Acordei com a sensação estranha de ter deitado ao lado de uma cobra em estado de bote, sem ter percebido.... e só ter podido ver sua figura através da lente da câmera do celular. 

Meu historico psicanalítico me faz querer interpretar esse sonho como a relaçao com meu ex namorado, Gabriel, relação pela qual processo um luto estranho e diferente das outras.

Gabriel sempre foi um cara amável comigo mas tambem nunca foi muito bom em manter conexão à distancia, por mensagens ou ligações. Com o tempo, e com a constante agenda de viagens, mais minhas do que dele, esse problema acabou ficando grande. Conversamos algumas vezes a respeito do assunto, e de como eu me sinto triste e profundamente perdida quando ele não me escreve por muitas horas, quando sinto que ele nao está em conexão comigo. Tentei durante alguns meses não trazer a questão, porque tenho vergonha dela. Tenho vergonha de ser essa pessoa que precisa sempre de um pouco mais de atenção, e que gosta de ligações no meio do dia, e que precisa se sentir vista sempre. eu sei que isso é uma ferida antiga, infantil, e que cabe a mim lidar com isso, sem responsabilizar meus parceiros pela manutenção da minha sanidade. Mas eu nao consigo nao sentir isso que eu sinto. Esse derretimento, essa ausencia de mim, esse desejo de morrer, me afundar em nada, toda vez que me sinto rejeitada. 

Negocio muito comigo mesma pra relativizar a sensação do abandono. Primeiro, entender que em todas as relações, há abandonos e desconexões, e que eu nao vou morrer, e que a pessoa não é um mostro porque "falhou", do meu ponto de vista emocionalmente  machucado. 

Depois que, sim, é verdade que eu sinto isso, e não é fingindo que eu nao sinto que eu vou deixar de sentir. Acolher de verdade o que eu sinto sem culpar o outro por isso. Depois, entender se a relação com esse outro está sendo possível pra mim, agora. Se a maneira de ser da outra pessoa me desperta angustia demais - então assim não é possível. Se eu comunico meus limites com meu companheiro, ele se esforça pra atende-los, ele falha, eu sustento as falhas porque vejo seu esforço e isso me acalenta e nos faz crescer, ótimo, é isso que eu quero. Mas o Gabriel, apesar de ter tentado algumas vezes atender às minhas demandas, no dia que meu pai foi internado (2017 se repete) ele nao me ligou ou mandou qualquer mensagem até as tres e meia da tarde. E isso dilacerou meu coração a tal ponto que eu vi ali uma coisa intransponível. Gabriel não tinha qualquer urgência em saber de mim, na situação difícil que eu estava. E eu, que ja me esforço pra sustentar as pequenas negligencias das relações, não me senti interessada em me colocar no lugar de tentar seguir sustentando a falta de urgência de cuidar do Gabriel sobre mim. 

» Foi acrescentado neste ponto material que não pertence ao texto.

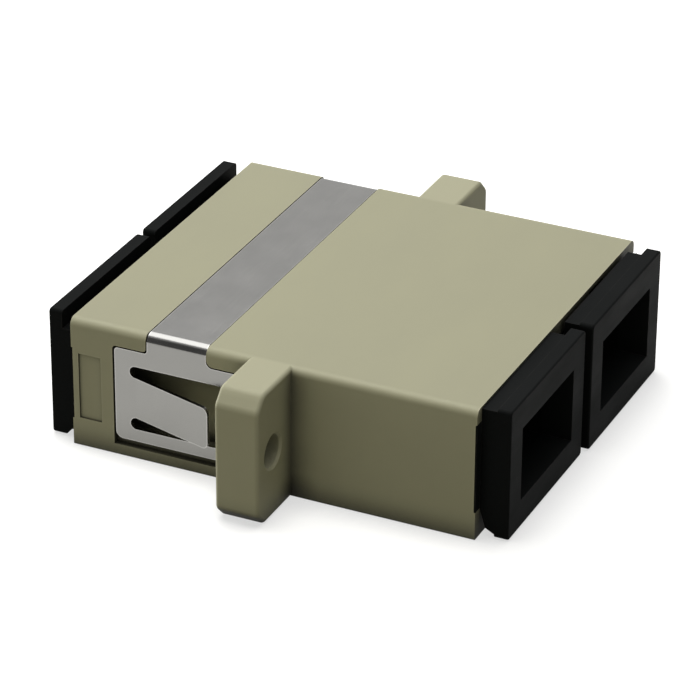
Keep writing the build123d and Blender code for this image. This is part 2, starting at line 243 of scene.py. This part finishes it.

Aí parece que tudo se repete... que eu falho novamente, que eu não sou boa o suficiente pra que alguém tenha urgencia em cuidar de mim. Me sinto um fracasso. Ao mesmo tempo, de alguma forma, eu consegui sustentar o fracasso que eu sou. Eu sou esse fracasso aqui. Sou assim - carente, insegura, cheia de gatilhos, e posso ser muito chata.